Licensing and legal issues are solved by training your own enterprise model from scratch using known-provenance data. Indeed, such customized training is likely to produce better and more on-brand results than the current wild-west model where you have no idea what the training set contains.

Consumer products have an interesting challenge in not violating privacy laws. If a user uses a service like ChatGPT to summarize or rewrite highly private information, the same concerns applies as to leaking company secrets. Every user’s own information must be kept private and separate. If I upload an image to train an image generator on my own face, that training data must not be used to produce images for other people.

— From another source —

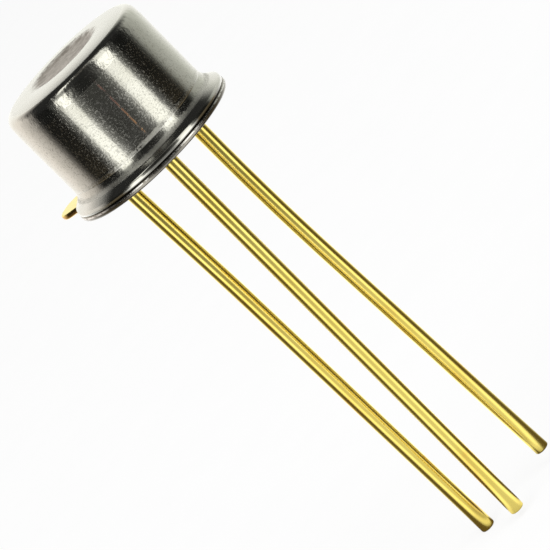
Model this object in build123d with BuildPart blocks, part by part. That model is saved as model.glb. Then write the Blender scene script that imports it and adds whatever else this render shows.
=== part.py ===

The potential for community training sets is clear – you help make a model better by providing content you have uniquely created yourself and can license to the pool, and in return you get a better product. But that has to start with every single piece of training data being opted in and explicitly acknowledged as such.

There are people voicing the opinion that this means that only large companies can play in the LLM space, and maybe that is the case. But is that really a problem? Many real-world products are not something a small company can hope to produce with a few people and some computers. Airplanes, pharmaceuticals, nuclear reactors, space launch rockets, and similar still have enough alternatives in place for decent competition.